The chief danger posed by the debt today lies in the possibility that the United States might just default for fun. This time around, Senate Republicans aren’t even pretending to pursue a policy goal; they are not demanding concessions to conservative agenda items in other areas in exchange for their support. They think voting to raise the debt ceiling will be unpopular, and they hope to deploy the vote in attack ads targeting Democrats next year. McConnell tacitly acknowledges that the whole thing is a media stunt, insisting that the government will not, in fact, default — even if the actions of his caucus make default more likely. Asked this past week why he thinks Democrats will find a way to raise the debt ceiling without Republican votes in a 50-50 Senate, McConnell replied, “Because we always do.”
Until we don’t. Senate Majority Leader Chuck Schumer (D-N.Y.) actually likes the politics of universal Republican opposition — he wants to brand the GOP as “the party of default” — but he contends that the formal process for holding a debt ceiling vote cannot be completed before the default deadline without Republican support.
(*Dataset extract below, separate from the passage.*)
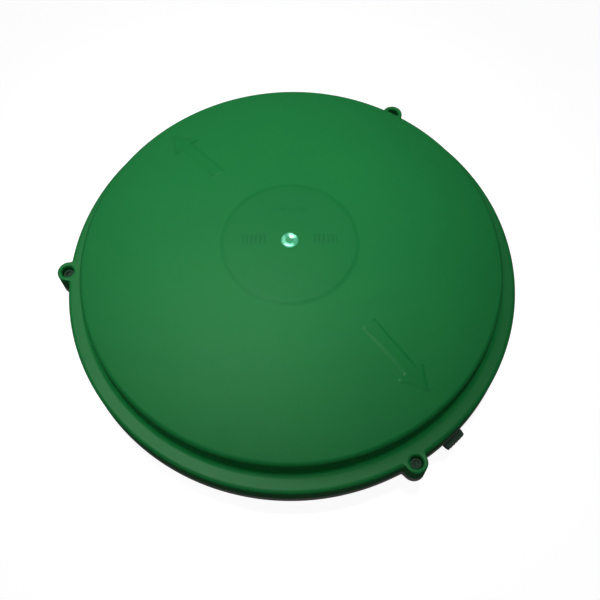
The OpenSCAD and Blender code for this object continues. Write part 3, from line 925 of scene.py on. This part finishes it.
def build_lid():
    """The trough's lid: a disc with radial slots, and a knob with a ridged edge on a stem."""
    r_out = -LID_LOW[0]
    low, top = LID_LOW[2], LID_LOW[2] + 1.6
    knob_top, stem, knob_r = LID_HIGH[2], 6.5, 9.0
    soft = 0.4
    slots, slot_half, slot_in, slot_out = 24, 1.5, 24.0, 54.0
    block_in, block_out = slot_in - 2.5, slot_out + 2.5
    knurls, knurl_deep = 36, 0.35
    line = Outline(1.0, low)
    line.to(16, low, 3).to(block_in, low).to(block_out, low, 16, "below").to(r_out - 3, low, 2)
    line.corner(r_out, low, soft, (r_out, top)).corner(r_out, top, soft, (20, top)).to(r_out - 2.5, top)
    line.to(r_out - 2.7, top - 0.2).to(r_out - 3.5, top - 0.2).to(r_out - 3.7, top)
    line.to(block_out, top).to(block_in, top, 16, "above").to(stem + 1.5, top, 3)
    line.corner(stem, top, 1.2, (stem, knob_top - 3), 4).to(stem, knob_top - 3.4, 2)
    line.corner(stem, knob_top - 3, 0.3, (knob_r, knob_top - 3))
    line.corner(knob_r, knob_top - 3, 0.5, (knob_r, knob_top)).to(knob_r, knob_top - 1.5, 2)
    line.corner(knob_r, knob_top, 0.7, (0, knob_top), 4).to(5.5, knob_top, 2).to(4.5, knob_top - 0.5, 2)
    line.to(1.0, knob_top - 0.5, 2)

    def shift(r, z, angles):
        edge = (r > knob_r - 0.02) & (z > top + 2) & (z < knob_top - 0.6)
        return -np.where(edge, knurl_deep * saw(angles * knurls / TURN), 0.0), 0.0

    slot_at = even_angles(slots)
    skin = Pierced(line, [(a, math.radians(5.2), 12) for a in slot_at], 1.6, shift)
    above, below = line.rows["above"][::-1], line.rows["below"]
    for a, span in zip(slot_at, skin.columns):
        way = at(a, 1.0)

        def spine(points, way=way):
            """The slot's middle line, from its inner to its outer end."""
            return np.clip(points @ way, slot_in + slot_half, slot_out - slot_half)[:, None] * way

        skin.hole(above, below, span, spine, edged(slot_half, top, low, 0.2))
    skin.weave_rest()
    skin.cap(skin.numbers[0], [0, 0, low])
    skin.cap(skin.numbers[-1], [0, 0, knob_top - 0.5])
    return skin.object("lid_disc", 38)


def build_foot(name, angle):
    """A rubber foot: rounded pad with two grooves and a dished middle underneath, and its stem above."""
    r, stem = 8.0, 2.85
    low, top = FOOT_LOW[2], FOOT_HIGH[2]
    dish, groove, seat = low + 0.5, low + 0.35, -0.02
    line = Outline(0.5, dish)
    line.to(2.4, dish, 2).to(2.8, low, 1).to(4.2, low, 1).to(4.4, groove).to(5.0, groove)
    line.to(5.2, low).to(6.0, low).to(6.2, groove).to(6.6, groove).to(6.8, low)
    line.corner(r, low, 0.7, (r, 0), 4).corner(r, seat, 0.5, (stem, seat), 3).to(stem, seat)
    line.to(stem, top - 0.3, 2).to(stem - 0.3, top).to(0.5, top)
    return turned(name, line, 72, None, at(angle, FOOT_RING), closed=False, crease=40)


# ---------------------------------------------------------------- finishes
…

This is why House Judiciary Committee Chairman Jerry Nadler (D-N.Y.) wants the Biden administration to mint a platinum coin. Under an obscure provision of a federal appropriations law passed in 1996, the president can authorize the Treasury to mint platinum coins at any face value it chooses. (Sorry goldbugs, the coin really does have to be platinum.) The Treasury could mint, say, a $1 trillion coin, deposit it at the Federal Reserve and then use the funds to pay the government’s obligations without incurring additional debt, obviating the need to borrow any more money for as long as the Biden administration would like — just as if it had a trillion $1 bills on deposit in a bank. And no, you don’t need to lose any sleep over the prospect of the coin being stolen. Nobody would accept it as payment (imagine making change for $1 trillion!), and anyway, the Treasury could always mint another one.
This was something of a joke when it was first popularized by a lawyer named Carlos Mucha during the 2011 debt ceiling standoff. It was a clever, silly and extremely efficient solution to a very dangerous problem — but not many people thought it would actually happen. A decade later, during yet another artificial debt limit crisis, it seems like an idea whose time has come.
The key to this process is that it is economically meaningless. It does not authorize additional spending. It simply allows Treasury to fulfill the fiscal orders Congress has already placed. The value of the coin could be $1 trillion, $100 trillion or $1 quadrillion, and it would have the exact same effect on the day-to-day workings of the economy.
Strange as it is to consider, minting a coin with a ridiculous number of zeros is the most responsible way for President Biden to resolve this situation. Congress could functionally eliminate the debt ceiling by holding a vote to raise the limit to, say, $1 quadrillion. But the political and practical hurdles for that vote would remain, and a $1 quadrillion coin would be just as good.
The debt ceiling was never designed to be a weapon of destruction. Legislators should not have the power to threaten global financial calamity in pursuit of increasingly petty partisan aims. With a platinum coin or two on account at the Fed, the debt ceiling could be rendered meaningless indefinitely, eliminating a wholly artificial and unnecessary source of crisis. Silly problems demand silly solutions.